If this sounds like the Kafkaesque court logic of a vast wealth transfer conspiracy, you’re thinking along the right lines.

Better Markets' Graphic from Press Conference on February 10, 2014 Announcing Lawsuit Against the DOJ

Better Markets’ Graphic from Press Conference Announcing Lawsuit Against the DOJ

Take a closer look at the graphic that Better Markets presented at its press conference announcing the lawsuit. What it effectively shows is a money laundering operation where a recidivist bank pays $13 billion to a federal agency in the executive branch of government; bypasses the judicial branch of government; and walks away with immunity and no questions asked. If that feels more like a banana republic form of justice than that of a thriving democracy, welcome to the new world of kleptocracy in America.

Nine months after Better Markets had filed its lawsuit, its worst suspicions about the secret backroom deal materialized in the pages of Rolling Stone under the byline of Matt Taibbi. The Justice Department had silenced the perfect eyewitness, Alayne Fleischmann, a former attorney at JPMorgan Chase who had reported the wrongdoing to her superiors. What Fleischmann described to Taibbi was “massive criminal securities fraud” within the bank. Taibbi describes what happened to Fleishmann as follows:

“Six years after the crisis that cratered the global economy, it’s not exactly news that the country’s biggest banks stole on a grand scale. That’s why the more important part of Fleischmann’s story is in the pains Chase and the Justice Department took to silence her.”
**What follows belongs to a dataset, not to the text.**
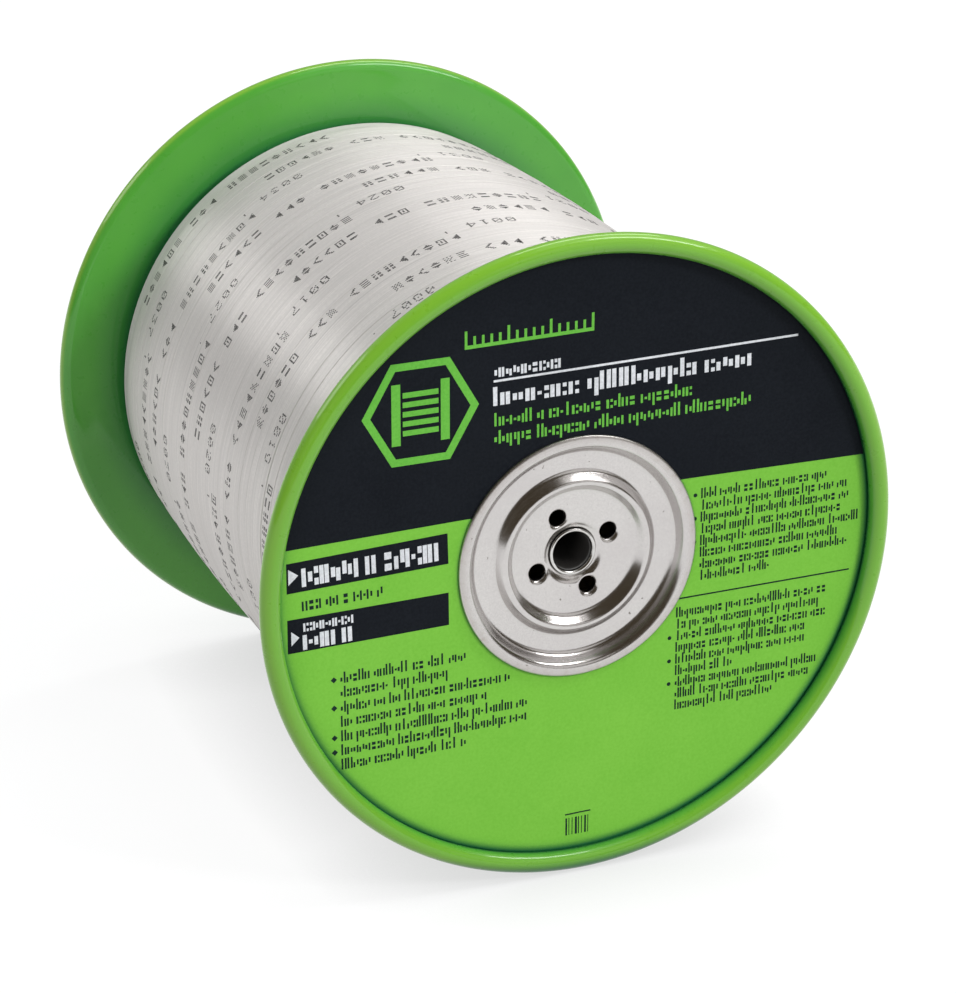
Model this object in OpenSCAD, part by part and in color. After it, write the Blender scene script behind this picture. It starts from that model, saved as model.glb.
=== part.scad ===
// Spool of flat polyester pulling and measuring tape: two pressed-steel
// flanges with curled rims on a board core, closed by two pressed hub plates
// that turn on a steel arbor tube.
// Frame: millimetres, origin at the centre of the reel on its axis, the axis
// along Y, the labelled front flange towards -Y, +Z up.

/* [Flanges] */
// Outside diameter of the two flanges
flange_d = 165; // [150:1:180]
// Width of the whole reel over the curled rims
reel_w = 167; // [150:1:180]
// Outside diameter of the curled rim bead
bead_d = 5; // [4:0.5:6]
// Thickness of the flange sheet
flange_t = 0.6; // [0.5:0.1:0.8]
// How far each flange is dished inwards at the middle
dish = 1.75; // [1.5:0.05:1.8]

/* [Hub plates] */
// Diameter of the pressed hub plate
hub_d = 62.5; // [61:0.5:64]
// Thickness of the hub plate sheet
hub_t = 0.8; // [0.6:0.1:0.8]
// Depth of the cup pressed into the hub plate
cup_depth = 3.5; // [3:0.1:3.5]
// Height of the stiffening ring in the hub plate
ring_h = 2.7; // [1.5:0.1:3]
// Diameter of the four drive holes
drive_d = 4.1; // [3:0.1:5]
// Pitch circle of the drive holes
drive_pcd = 20.3; // [20:0.1:24]
// Angle of the first drive hole, from +X towards +Z
drive_angle = 23.5; // [0:0.5:90]

/* [Arbor tube] */
// Bore of the arbor tube, for the spindle
arbor_bore_d = 9.8; // [9.6:0.1:10]
// Wall of the arbor tube
arbor_wall = 0.6; // [0.5:0.05:0.65]
// Radial running clearance between the tube and the hub plate collars
arbor_clear = 0.06; // [0.02:0.01:0.1]
// Length of the collar drawn in each hub plate
collar_l = 3.2; // [2:0.1:5]

/* [Core] */
// Outside diameter of the board core
core_d = 63.2; // [62:0.2:64]
// Wall of the board core
core_wall = 3; // [2:0.1:3]

/* [Tape] */
// Width of the flat tape
tape_w = 4.8; // [4:0.1:5.5]
// Thickness of the flat tape
tape_t = 0.4; // [0.3:0.05:0.5]
// Diameter of the wound pack at its middle
pack_d = 139; // [120:1:142]
// How much smaller the pack is in radius near the flanges
pack_crown = 2.6; // [1:0.1:4]
// Width of the crowned top of the pack
pack_top_w = 142.8; // [130:1:144]
// Length of the free end laid over the pack, in degrees
tail_angle = 64; // [30:1:90]

/* [Hidden] */
$fn = 96;

silver = [0.80, 0.79, 0.78];         // hub plates and wound tape

// Faces along the axis, as distances from the middle of the reel
half_w = reel_w / 2;
web_in = half_w - bead_d;            // tape side of the flange at its rim
web_out = web_in + flange_t;         // outer side of the flange at its rim
seat_out = web_out - dish;           // outer side of the flange at the hub
seat_in = seat_out - flange_t;       // tape side of the flange at the hub
hub_top = seat_out + 1.25;           // outer face of the hub plate's outer ring
cup = hub_top - cup_depth;           // outer face of the hub plate's flat floor

// Radii
bead_r = bead_d / 2;
bead_centre_r = flange_d / 2 - bead_r;
dish_inner_r = 33;                   // the dished cone runs between these two
dish_outer_r = 76;
flange_hole_r = 28.9;
hub_r = hub_d / 2;
arbor_r = arbor_bore_d / 2;
arbor_outer_r = arbor_r + arbor_wall;
collar_r = arbor_outer_r + arbor_clear;
core_r = core_d / 2;

// Tape side of the flange sheet at radius r
function inner_face(r) =
    r <= dish_inner_r ? seat_in :
    r >= dish_outer_r ? web_in :
    seat_in + dish * (r - dish_inner_r) / (dish_outer_r - dish_inner_r);

// Profiles are lists of [radius, distance along the axis].

function unit(v) = v / norm(v);
function reversed(path) = [for (i = [len(path) - 1 : -1 : 0]) path[i]];

// Closed outline from one half, the points between, and the half mirrored
function mirrored(half, between = []) =
    concat(half, between, reversed([for (p = half) [p[0], -p[1]]]));

// The open path with every corner between its ends replaced by a quadratic
// curve that starts and stops at most `reach` from the corner
function rounded(path, reach, steps = 3) = [
    for (i = [0 : len(path) - 1])
        if (i == 0 || i == len(path) - 1) path[i]
        else
            let (back = path[i - 1] - path[i],
                 ahead = path[i + 1] - path[i],
                 cut = min(reach, norm(back) * 0.45, norm(ahead) * 0.45),
                 start = path[i] + unit(back) * cut,
                 end = path[i] + unit(ahead) * cut)
            for (k = [0 : steps])
                let (t = k / steps)
                start * pow(1 - t, 2) + path[i] * 2 * t * (1 - t) + end * pow(t, 2)
];

// The path moved to its left by `distance`, with mitred corners
function shifted(path, distance) = [
    for (i = [0 : len(path) - 1])
        let (before = i == 0 ? unit(path[1] - path[0])
                             : unit(path[i] - path[i - 1]),
             after = i == len(path) - 1 ? before
                                        : unit(path[i + 1] - path[i]),
             normal_before = [-before[1], before[0]],
             normal_after = [-after[1], after[0]],
             mitre = unit(normal_before + normal_after))
        path[i] + mitre * (distance / (mitre * normal_before))
];

// A pressed sheet spun round the axis, its thickness to the left of the path
module spun_sheet(path, thickness) {
    rotate_extrude() polygon(concat(path, reversed(shifted(path, thickness))));
}

// Parts are drawn with the axis up and the front end as +Z, then turned so
// that +Z is -Y. The rear parts are the mirror image of the front ones.
module front() { rotate([90, 0, 0]) children(); }
module rear() { mirror([0, 1, 0]) rotate([90, 0, 0]) children(); }

// A strip bent round the axis: angles from +X towards +Z, radius of its
// inner face, distance of its middle towards the front
module strip(start, sweep, radius, width, thickness, middle = 0) {
    front() rotate([0, 0, start])
        rotate_extrude(angle = sweep)
            translate([radius, middle - width / 2])
                square([thickness, width]);
}

// ---- Flanges ----

// Tape side of the sheet: dished web, then the curled rim, which stops just
// short of the web
flange_line = concat(
    [[flange_hole_r, seat_in], [dish_inner_r, seat_in], [dish_outer_r, web_in]],
    [for (a = [-90 : 13 : 222])
        [bead_centre_r + bead_r * cos(a), half_w - bead_r + bead_r * sin(a)]]
);

module flange() { spun_sheet(flange_line, flange_t); }

module front_flange() { color([0.40, 0.72, 0.20]) front() flange(); }
module rear_flange() { color([0.34, 0.64, 0.22]) rear() flange(); }

// ---- Label: printed disc on the dished face of the front flange ----

label_t = 0.23;
label_gap = 0.02;
label_outer_r = dish_outer_r + 1.7;
label_line = [
    [flange_hole_r + 0.4, seat_out], [dish_inner_r, seat_out],
    [dish_outer_r, web_out], [label_outer_r, web_out]
];

module front_label() {
    color([0.45, 0.74, 0.24]) front() rotate_extrude() translate([0, label_gap])
        polygon(concat(label_line,
                       reversed([for (p = label_line) p + [0, label_t]])));
}

// ---- Hub plates ----

hub_bend = 0.7;                      // reach of the rounding at each bend
lip_wall = 0.5;
lip_h = 2;
lip_sink = 0.1;                      // top of a lip below the floor's face

// Outer face of the plate
hub_line = [
    [hub_r, hub_top - 0.95], [hub_r, hub_top - 0.35],       // turned-down edge
    [hub_r - 0.55, hub_top], [28.4, hub_top],               // outer ring
    [26.9, cup], [20.9, cup],                               // cup floor
    [19.5, cup + ring_h], [18.3, cup + ring_h],             // stiffening ring
    [16.6, cup], [8.0, cup],                                // floor with holes
    [6.9, cup - 0.85], [6.3, cup - 0.95],                   // step
    [collar_r, cup - 1.7], [collar_r, cup - 1.7 - collar_l] // collar
];

module at_drive_holes(z) {
    for (k = [0 : 3]) rotate([0, 0, drive_angle + 90 * k])
        translate([drive_pcd / 2, 0, z]) children();
}

module hub_plate() {
    difference() {
        union() {
            spun_sheet(rounded(hub_line, hub_bend), hub_t);
            // short lips drawn inwards round the drive holes
            at_drive_holes(cup - lip_sink - lip_h)
                cylinder(h = lip_h, r = drive_d / 2 + lip_wall);
        }
        at_drive_holes(cup - 4) cylinder(h = 8, r = drive_d / 2);
    }
}

module front_hub_plate() { color(silver) front() hub_plate(); }
module rear_hub_plate() { color(silver) rear() hub_plate(); }

// ---- Core: wound board tube between the flanges ----

core_half_l = seat_in - 0.05;        // a small gap to each flange

module core_tube() {
    color([0.62, 0.50, 0.36]) front()
        translate([0, 0, -core_half_l]) difference() {
            cylinder(h = 2 * core_half_l, r = core_r);
            translate([0, 0, -1])
                cylinder(h = 2 * core_half_l + 2, r = core_r - core_wall);
        }
}

// ---- Arbor: steel tube through both hub plates, flared to stay in ----

flare_face = cup - 0.25;             // outermost face of the flare
// One end of the tube wall, from the bore over the flare to the outside
flare = [
    [arbor_r, flare_face - 1.35], [arbor_r + 0.1, flare_face - 0.75],
    [arbor_r + 0.35, flare_face - 0.2], [arbor_r + 0.7, flare_face],
    [arbor_outer_r + 0.7, flare_face], [arbor_outer_r + 1, flare_face - 0.2],
    [arbor_outer_r + 1, flare_face - 0.35], [arbor_outer_r + 0.8, flare_face - 0.45],
    [arbor_outer_r + 0.25, flare_face - 0.8], [arbor_outer_r, flare_face - 1.5]
];

module arbor_tube() {
    color([0.72, 0.72, 0.72]) front() rotate_extrude() polygon(mirrored(flare));
}

// ---- Tape pack: one closed body, crowned top, rounded shoulders ----

pack_gap = 0.3;                      // from the flange, below the shoulder
// Side of the pack: radius, gap to the tape side of the flange
pack_side = [
    [core_r + 0.35, pack_gap], [44, pack_gap], [57, pack_gap],
    [60.5, 0.9], [63, 2.1], [65.2, 3.9]
];
pack_half = concat(
    [for (s = pack_side) [s[0], inner_face(s[0]) - s[1]]],
    [[66.5, pack_top_w / 2 + 0.8]]
);
crown_steps = 11;

// Radius of the pack's crowned top at distance y from its middle
function crown(y) = pack_d / 2 - pack_crown * pow(2 * y / pack_top_w, 2);

module tape_pack() {
    top = [for (i = [0 : crown_steps])
        let (y = pack_top_w * (0.5 - i / crown_steps)) [crown(y), y]];
    color(silver) front() rotate_extrude() polygon(mirrored(pack_half, top));
}

// ---- Tape ends ----

tail_y = 62;                         // middle of the free end, towards the front
tail_r = crown(tail_y - tape_w / 2) + 0.15;

// Outer free end of the tape, lying over the pack near the front flange
module tape_tail() {
    color([0.86, 0.85, 0.84])
        strip(start = 60, sweep = tail_angle, radius = tail_r,
              width = tape_w, thickness = tape_t, middle = tail_y);
}

// Adhesive tab across the free end
module tail_tab() {
    color([0.92, 0.91, 0.86])
        strip(start = 70, sweep = 11, radius = tail_r + tape_t + 0.08,
              width = 22, thickness = 0.15, middle = tail_y);
}

// Adhesive strip that holds the inner end of the tape to the core
module inner_tab() {
    color([0.90, 0.86, 0.70])
        strip(start = 200, sweep = 40, radius = core_r + 0.06,
              width = 24, thickness = 0.2);
}

front_flange();
front_label();
front_hub_plate();
rear_flange();
rear_hub_plate();
core_tube();
arbor_tube();
tape_pack();
tape_tail();
tail_tab();
inner_tab();
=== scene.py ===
import math
import random

import bmesh
import bpy
import numpy as np
from mathutils import Matrix, Vector
from mathutils.geometry import delaunay_2d_cdt


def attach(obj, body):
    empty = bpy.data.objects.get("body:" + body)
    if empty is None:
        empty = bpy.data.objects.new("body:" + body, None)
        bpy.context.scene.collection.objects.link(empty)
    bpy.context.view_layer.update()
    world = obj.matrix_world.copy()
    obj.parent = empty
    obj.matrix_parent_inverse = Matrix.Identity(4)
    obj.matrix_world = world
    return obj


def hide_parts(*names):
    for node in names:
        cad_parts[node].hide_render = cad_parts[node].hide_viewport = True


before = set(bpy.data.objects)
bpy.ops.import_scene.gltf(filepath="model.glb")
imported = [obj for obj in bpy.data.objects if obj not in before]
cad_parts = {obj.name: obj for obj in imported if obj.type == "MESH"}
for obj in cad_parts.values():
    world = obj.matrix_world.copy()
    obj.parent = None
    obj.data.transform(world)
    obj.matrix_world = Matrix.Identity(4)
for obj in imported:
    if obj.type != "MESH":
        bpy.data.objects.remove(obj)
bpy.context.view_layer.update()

MM = 0.001
TAU = 2 * math.pi

# ---------------------------------------------------------------- dimensions
# Millimetres. Profiles are (r, a): distance from the axis, distance outwards
# from the middle plane.
REEL_R = 82.5
HALF_WIDTH = 83.5
SHEET = 0.6                     # thickness of the flange sheet
BEAD = 2.5                      # radius of the curled rim
BEAD_R = REEL_R - BEAD          # centre of the curl
BEAD_A = HALF_WIDTH - BEAD
HOLE_R = 28.9                   # centre hole of a flange
SEAT = 77.35                    # outer face of the flange round its centre hole
WEB_IN = 78.5                   # inner face of the flange near its rim
WEB_OUT = WEB_IN + SHEET
DISH_R0, DISH_R1 = 33.0, 76.0   # the web is a cone between these

LABEL_LIFT = 0.25               # label's top face above the flange
LABEL_THICK = 0.23

HUB_R = 31.25
HUB_TOP = 78.6
CUP = 75.1                      # floor of the hub plate
RING = 2.3                      # height of the ring pressed in that floor
DRIVE_R, DRIVE_PCD, DRIVE_ANGLE = 2.05, 20.3, 23.5

PACK_R, PACK_CROWN, PACK_W = 69.5, 2.6, 142.8
TAPE_PITCH = 5.068              # sideways travel of the tape in one turn
TURN0, TURN0_Y = 122.0, -50.2   # the tape passes this y at this angle in degrees
FOOT_DEG = 253.3                # winding angle of one foot of tape
DEG_PER_MM = FOOT_DEG / 304.8


def cone(r, foot, rim):
    """A face that climbs from foot to rim over the dished part of the web."""
    if r <= DISH_R0:
        return foot
    if r >= DISH_R1:
        return rim
    return foot + (rim - foot) * (r - DISH_R0) / (DISH_R1 - DISH_R0)


def inner_face(r):
    return cone(r, SEAT - SHEET, WEB_IN)


def label_face(r):
    return cone(r, SEAT + LABEL_LIFT, WEB_OUT + LABEL_LIFT)


# ------------------------------------------------------------------ materials
def srgb(*channels):
    """Linear RGBA of an 8-bit colour."""
    def linear(value):
        value /= 255.0
        return value / 12.92 if value <= 0.04045 else ((value + 0.055) / 1.055) ** 2.4
    return tuple(linear(value) for value in channels) + (1.0,)


def shade(color, factor):
    return tuple(min(1, value * factor) for value in color[:3]) + (1.0,)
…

The Justice Department announced its $13 billion civil settlement with JPMorgan Chase on November 19, 2013. At the time, it clearly knew that it would be bringing stunning criminal charges against the same bank just 49 days later.

On January 7, 2014, the Justice Department shocked the country with the announcement that the largest federally-insured bank in the U.S., JPMorgan Chase, had played a key role in the largest Ponzi scheme in history – that of Bernie Madoff. And because the bank hid its suspicions from U.S. law enforcement that a Ponzi scheme was occurring and failed to file the legally-mandated Suspicious Activity Reports, the Justice Department charged the bank with two criminal felony counts.

But instead of prosecuting the case in a federal court, where the disgusting details would play out in newspaper headlines for months, the Justice Department allowed the bank to admit to the charges and walk away with a hefty fine and a two-year deferred prosecution agreement; meaning that if the bank did not violate its two-year probation, it would never be prosecuted for these crimes.